With the exception of about 20 pages (out of 144) very specific to mixing paint colors and applying paint, the advice Reyner gives works as well for quilters as for anyone who creates original art. Again, from the publisher’s description, “This solution-based guide offers ways to identify and overcome the common problems faced by all painters in every medium. To create the perfect painting, analysis and editing are critical.”

While Reyner gives helpful advice about creating art, for me her book is valuable for specific ways to analyze my work and fix what’s wrong. She gives a 10 inquiry self-critique method to help you evaluate and improve your work. The usual suspects are there – value/intensity/hue, focal points, design and movement, etc. – but I haven’t found other design books that use digitally altered paintings as examples and show specific steps to fix issues. It’s amazing what a difference a red flower and an upper right detail make in the painting below.

One type of inquiry that has puzzled me is what Reyner calls hot spots, areas of a work that carry “strong viewer expectations,” such as corners and edges, the center, and sky and ground. She cautions against locked corners, where forms or objects are placed directly into corners and along edges. The viewer’s eye will use these to make a quick exit rather than travel around your work.
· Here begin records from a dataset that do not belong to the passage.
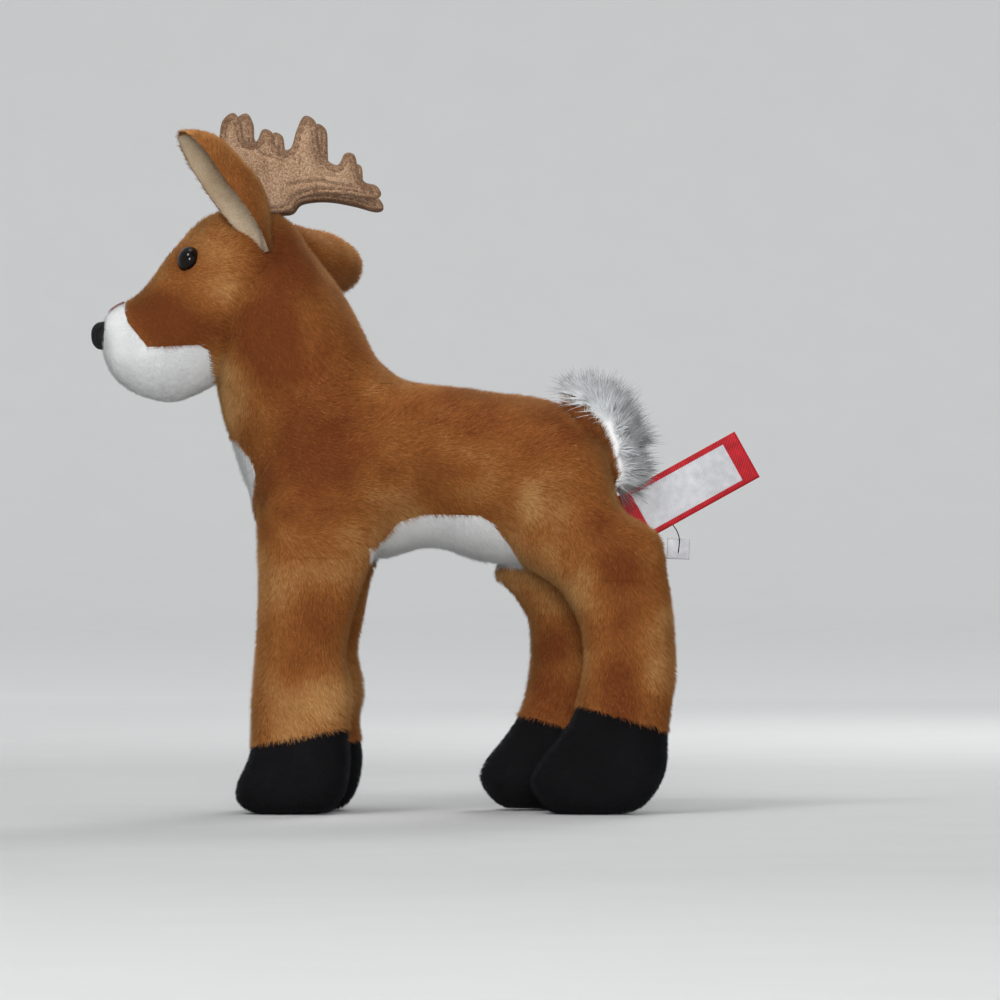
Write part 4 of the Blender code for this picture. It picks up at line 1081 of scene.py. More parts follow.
def placed(points, origin, x_axis, z_axis):
    """Points about their own origin, stood with Z along z_axis and X near x_axis."""
    z = np.asarray(z_axis, float) / np.linalg.norm(z_axis)
    x = np.asarray(x_axis, float)
    x = x - z * (x @ z)
    x = x / np.linalg.norm(x)
    return origin + np.asarray(points) @ np.array((x, np.cross(z, x), z))


def closed_piece(name, forms, material):
    """One smooth object of closed forms, each a list of rings."""
    mesh = lofted(name, forms)
    mesh.shade_smooth()
    mesh.materials.append(material)
    return added(name, mesh)


for word, (place, normal) in eye_spots.items():
    normal = normal - X_AXIS * EYE_AHEAD
    profile = [(EYE_RADIUS * share, height * MM) for share, height in EYE_EDGE]
    for k in range(EYE_RINGS + 1):
        turn = math.pi / 2 * k / (EYE_RINGS + EYE_TOP_OPEN)
        profile.append((EYE_RADIUS * math.cos(turn), EYE_DOME * math.sin(turn) - EYE_LIFT))
    rings = [oval(Z_AXIS * height, radius, radius, X_AXIS, Y_AXIS, EYE_SIDES) for radius, height in profile]
    rings = [placed(ring, place, X_AXIS, normal) for ring in rings]
    button = closed_piece(f"eye_button_{word}", [rings], eye_gloss)
    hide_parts(f"eye_{word}")
    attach(button, "head")

# The nose is a pad of black satin stitches, laid close together from its top edge to its bottom
# one. A thin dark line leads up from it along the seam between the two sides of the muzzle: painted
# shadow of the seam's groove, drawn as a thread.
NOSE_WIDTH = 10 * MM
NOSE_HEIGHT = 8.6 * MM
NOSE_PLACE = 0.345
NOSE_PROUD = 3.4 * MM
NOSE_STITCHES = 19
NOSE_STATIONS = 15
NOSE_SQUARENESS = 2.6
NOSE_SPREAD = 0.06
NOSE_SUNK = 0.25 * MM
NOSE_STAGGER = 0.06 * MM
# The pad under the stitches: its width as a share of the nose's, and how far out it stands
NOSE_CORE = ((0.85, -1.0), (0.93, 0.0), (0.93, 0.4), (0.84, 0.68), (0.6, 0.86), (0.25, 0.92))
NOSE_THREAD = 0.34 * MM
SEAM_THREAD = 0.4 * MM
SEAM_FROM = 0.035
SEAM_RISE = 1.2 * MM
SEAM_TO = 0.115
nose_black = toned(
    "nose_black", (0.003, 0.003, 0.004), (0.011, 0.01, 0.011), size=0.5 * MM, detail=3.0,
    relief=(0.3, 0.1 * MM), Roughness=0.5, Specular_IOR_Level=0.12,
)


def threads(name, paths, radius, material, sides=8):
    """Round threads along lists of points, as one piece, with closed ends."""
    forms = []
    for path in paths:
        path = np.array(path, float)
        ahead = unit(np.gradient(path, axis=0))
        reference = X_AXIS if abs(ahead[0] @ X_AXIS) < 0.7 else Y_AXIS
        rings = []
        for point, way, end in zip(path, ahead, [0.5, *[1] * (len(path) - 2), 0.5]):
            a = np.cross(way, reference)
            a /= np.linalg.norm(a)
            rings.append(oval(point, radius * end, radius * end, a, np.cross(way, a), sides))
        forms.append(rings)
    return closed_piece(name, forms, material)


def on_head(start, way):
    place, _, _, _ = head_tree.ray_cast(Vector(start), Vector(way))
    return np.array(place)


head_tree = tree_of(head_points, head_faces)
body_tree = tree_of(body_points, body_faces)
nose_front = head_point(-0.5, NOSE_PLACE)
nose_paths = []
for k in range(NOSE_STITCHES):
    across = 2 * (k + 0.5) / NOSE_STITCHES - 1
    half_height = NOSE_HEIGHT / 2 * (1 - abs(across) ** NOSE_SQUARENESS) ** (1 / NOSE_SQUARENESS)
    path = []
    for t in np.linspace(-1, 1, NOSE_STATIONS):
        aside = NOSE_WIDTH / 2 * across * (1 + NOSE_SPREAD * t)
        skin = on_head(nose_front + np.array((0, aside, half_height * t)), X_AXIS)
        dome = NOSE_PROUD * math.sqrt(1 - 0.75 * across * across) * max(0, 1 - abs(t) ** 3) ** 0.5
        path.append(skin - X_AXIS * (dome - NOSE_SUNK + NOSE_STAGGER * (k % 2)))
    nose_paths.append(path)
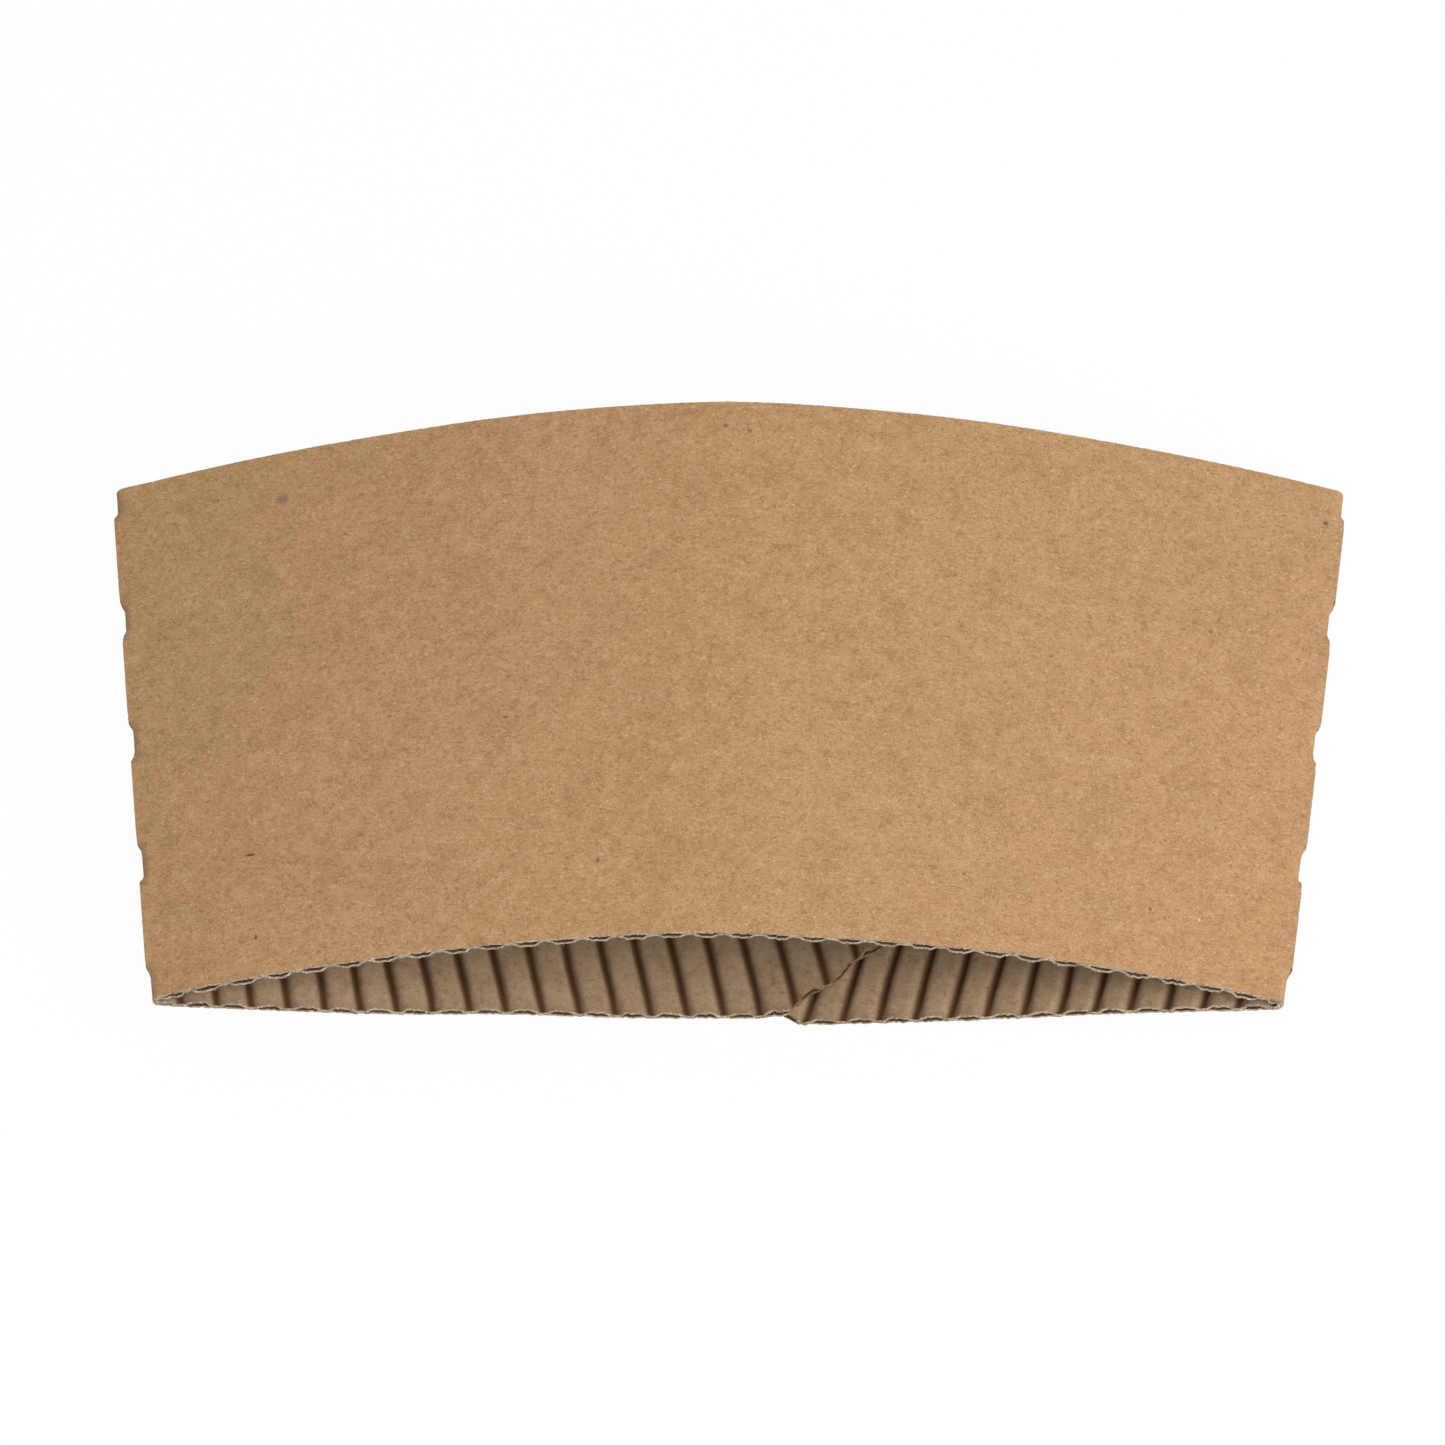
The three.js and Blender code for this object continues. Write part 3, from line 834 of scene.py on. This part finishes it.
world = bpy.data.worlds.new("pale_room")
world.use_nodes = True
world.node_tree.nodes["Background"].inputs["Color"].default_value = (1, 1, 1, 1)
world.node_tree.nodes["Background"].inputs["Strength"].default_value = WORLD_LEVEL
bpy.context.scene.world = world

lamp_data = bpy.data.lights.new("soft_lamp", "AREA")
lamp_data.shape = "DISK"
lamp_data.size = LAMP_SIZE
lamp_data.energy = LAMP_POWER
lamp = bpy.data.objects.new("soft_lamp", lamp_data)
lamp.location = LAMP_PLACE
lamp.rotation_euler = LAMP_PLACE.to_track_quat("Z", "Y").to_euler()
bpy.context.collection.objects.link(lamp)


# The camera: a long lens, looking down at the small end from a little to the right
VIEW_AZIMUTH = math.radians(3.065)
VIEW_ELEVATION = math.radians(55.05)
VIEW_ROLL = math.radians(-2.37)
VIEW_DISTANCE = 1.08
VIEW_CENTRE = Vector((0, -1.54 * MM, 8.8 * MM))
SENSOR_WIDTH = 36
LENS_LENGTH = 276.14
LENS_SHIFT = (-0.00046, 0.01495)
CLIP_END = 10

camera_data = bpy.data.cameras.new("camera")
camera_data.sensor_width = SENSOR_WIDTH
camera_data.lens = LENS_LENGTH
camera_data.shift_x, camera_data.shift_y = LENS_SHIFT
camera_data.clip_end = CLIP_END
camera = bpy.data.objects.new("camera", camera_data)
backwards = Vector((math.sin(VIEW_AZIMUTH) * math.cos(VIEW_ELEVATION),
                    -math.cos(VIEW_AZIMUTH) * math.cos(VIEW_ELEVATION), math.sin(VIEW_ELEVATION)))
level = Vector((0, 0, 1)).cross(backwards).normalized()
upright = backwards.cross(level)
right = level * math.cos(VIEW_ROLL) + upright * math.sin(VIEW_ROLL)
up = upright * math.cos(VIEW_ROLL) - level * math.sin(VIEW_ROLL)
place = VIEW_CENTRE + backwards * VIEW_DISTANCE
camera.matrix_world = Matrix([(*row, shift) for row, shift in zip(
    zip(right, up, backwards), place)] + [(0, 0, 0, 1)])
bpy.context.collection.objects.link(camera)
bpy.context.scene.camera = camera
bpy.context.scene.view_settings.view_transform = "Standard"
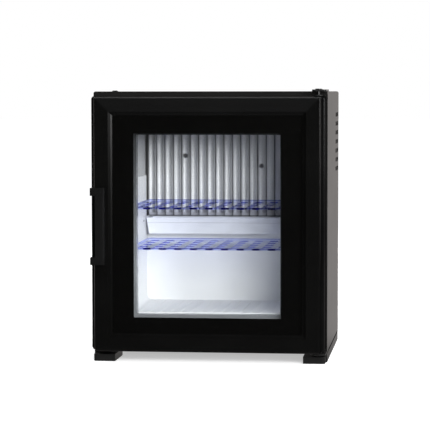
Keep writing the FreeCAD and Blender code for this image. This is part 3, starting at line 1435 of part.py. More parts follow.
def make_lamp():
    top = "(liner_ceiling - seat)"
    x, y = ("-lamp_half", "lamp_half"), ("lamp_front", "lamp_front + lamp_depth")
    shell = box("lamp_shell", x, y, (f"{top} - lamp_height", top))
    hollow = box("lamp_hollow", ("lamp_wall - lamp_half", "lamp_half - lamp_wall"),
                 ("lamp_front + lamp_wall", "lamp_front + lamp_depth - lamp_wall"),
                 (f"{top} - lamp_height - overrun", f"{top} - lamp_wall"))
    keep(cut("lamp_housing", shell, hollow))
    inset = "(lamp_wall + lens_play)"
    keep(box("lamp_lens", (f"{inset} - lamp_half", f"lamp_half - {inset}"),
             (f"lamp_front + {inset}", f"lamp_front + lamp_depth - {inset}"),
             (f"{top} - lamp_height", f"{top} - lamp_height + lens_thick")))


# Every piece of the object, one call or loop for each group

make_outer_case()
make_bottom_panel()
make_back_panel()
make_insulation()
make_insulation_plug()
make_inner_liner()
for side_name, side_sign in SIDES.items():
    make_foot_rail(side_name, side_sign)
make_screws("foot_screws", FOOT_SCREWS, "foot_screw_radius", "foot_screw_head", "foot_screw_dome",
            "foot_screw_length", "Z", "cabinet_base - foot_flange", False)
make_rear_brace()
make_hinge_bracket("top", "cabinet_top")
make_hinge_bracket("bottom", "cabinet_base - bracket_sheet")
make_hinge_pins()
make_bracket_screws()
make_blanking_plug()
make_evaporator_plate()
make_evaporator_saddle()
make_evaporator_screws()
make_drip_tray()
make_drain_tube()
keep(make_open_box("drip_cup", ("spout_x - cup_half", "spout_x + cup_half"),
                   ("unit_face", "unit_face + cup_depth"), ("cup_low", "cup_top"), "cup_wall"))
make_shelf("upper_shelf", "upper_shelf_level")
make_shelf("lower_shelf", "lower_shelf_level")
make_upright_rail("left", -1)
make_upright_rail("right", 1)
make_level_rail("top", 1)
make_level_rail("bottom", -1)
make_corner_keys()
make_door_pan()
make_glazing()
make_inner_frame()
make_gasket()
make_magnet_strips()
make_handle()
make_handle_screws()
make_bush("top", "pan_top - bush_depth", "pan_top", "pan_top", "pan_top + bush_flange",
          "pan_top - bush_depth")
make_bush("bottom", "pan_low", "pan_low + bush_depth", "cabinet_base + seat", "pan_low",
          "cabinet_base")
make_boiler()
make_pipes()
make_vessel()
make_condenser_fins()
for strap_name, strap_level in STRAP_LEVELS.items():
    make_strap(strap_name, strap_level)
make_screws("strap_screws", STRAP_SCREWS, "strap_screw_radius", "strap_screw_head", "strap_screw_dome",
            "strap_screw_length", "Y", "unit_face + strap_sheet", True)
make_control_box()
make_lamp()

# Check and write

doc.recompute()
for item in doc.Objects:
    if "Invalid" in item.State or "Error" in item.State:
        raise RuntimeError(f"{item.Name} failed: {item.State}")
os.makedirs("parts", exist_ok=True)
for name, item in nodes.items():
    shape = item.Shape
    if shape.isNull() or not shape.isValid() or not shape.Solids:
        raise RuntimeError(f"{name} has no valid solid")
    shape.exportStep(f"parts/{name}.step")
print(len(nodes), "nodes")
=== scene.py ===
"""The looks of a small hotel fridge with a glass door: its finishes, the stage and the lights.

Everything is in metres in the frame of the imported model: +X to the right, -Y out of the door, +Z up.
"""

import json
import math

import bmesh
import bpy
from mathutils import Matrix, Vector


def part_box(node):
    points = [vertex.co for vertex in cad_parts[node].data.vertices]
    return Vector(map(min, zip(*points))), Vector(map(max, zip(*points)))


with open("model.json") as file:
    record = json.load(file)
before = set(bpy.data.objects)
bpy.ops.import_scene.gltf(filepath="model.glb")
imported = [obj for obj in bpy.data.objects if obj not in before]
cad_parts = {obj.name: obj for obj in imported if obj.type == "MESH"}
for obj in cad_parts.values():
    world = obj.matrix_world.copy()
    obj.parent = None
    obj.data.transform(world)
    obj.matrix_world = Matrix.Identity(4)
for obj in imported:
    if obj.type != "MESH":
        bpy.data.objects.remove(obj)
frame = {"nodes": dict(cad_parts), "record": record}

START_OBJECTS = ("Cube", "Light", "Camera")
for start_object in START_OBJECTS:
    if start_object in bpy.data.objects:
        bpy.data.objects.remove(bpy.data.objects[start_object])

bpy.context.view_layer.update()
MM = 0.001

# Node trees


def put(tree, kind, inputs=None, **settings):
    """A node of that kind, with its settings, and with each named input linked or set."""
    node = tree.nodes.new("ShaderNode" + kind)
    for name, value in settings.items():
        setattr(node, name, value)
    for name, value in (inputs or {}).items():
        feed(tree, node.inputs[name], value)
    return node


def feed(tree, socket, value):
    """Links the socket to an output or to a node's first output, or sets it to a plain value."""
    if isinstance(value, bpy.types.NodeSocket):
        tree.links.new(value, socket)
    elif isinstance(value, bpy.types.Node):
        tree.links.new(value.outputs[0], socket)
    else:
        socket.default_value = value


def math_node(tree, operation, *values, clamp=False):
    return put(tree, "Math", dict(enumerate(values)), operation=operation, use_clamp=clamp).outputs[0]


def vector_node(tree, operation, *values):
    return put(tree, "VectorMath", dict(enumerate(values)), operation=operation)


def product(tree, *values):
    """The numbers multiplied together."""
    result, *others = values
    for value in others:
        result = math_node(tree, "MULTIPLY", result, value)
    return result


def rest_of(tree, share):
    """What the share leaves of 1."""
    return math_node(tree, "SUBTRACT", 1.0, share)


def within(tree, value, low, high):
    """1 where the value lies between low and high, and 0 elsewhere."""
    return math_node(tree, "COMPARE", value, (low + high) / 2.0, (high - low) / 2.0)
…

I had been told by an artist to keep my diagonal lines away from corners, but I had no idea why. Now I do.

This altered painting by Pierre Bonnard shows what happens when forms are shoved into the corners. Showing, not telling, seems to help me get it.

In case 10 steps are too much, there’s a 4 step critique shortcut: finish the statement “it’s too ___ (insert adjective here,) figure out the adjective’s opposite (that’s the solution,) choose best techniques to carry that out, and keep an unequal ratio between the opposites. Fifty-fifty ratios and 100-0 ratios lead to boring work. There’s also a critique quick list and pairs of opposites to help you get started.

Beyond specifics this book offers timely (for me) advice such as “Take the necessary time out from painting quilting to periodically think about and clarify your intentions.” I find it all too easy to get swept up in the creative flow. I forget to step back and think about what I’m trying to convey and analyze my progress toward that. One of my goals is to develop a broad intent for each work as I create it – a mood, a feeling, a memory, an impression, etc.

Reyner closes her book with a short section on critique groups. Quilters I’ve been around tend to skirt actual critiques with broad statements like “that’s great” or “love the colors.” I understand no one wants to hurt someone’s feelings, and it’s hard to know if your thoughts are being solicited for an honest critique or simply praise. However, comments by others in a critique group can give you clarity, inspiration and a broader viewpoint, even if they do nothing more than identify problems. I think Reyner expresses well what should be the spirit of a critique:

Each person has vastly different work than the next, and it doesn’t matter whether you prefer that type of work or not. It only matters whether you think that artist has succeeded in doing what they set out to do.

I added the emphasis to remind myself that whether or not you like someone’s work is immaterial to a critique.

I’ll leave the rest of this book for you to make your own discoveries. It resonated enough with me I bought a copy. I consider it $21 well spent.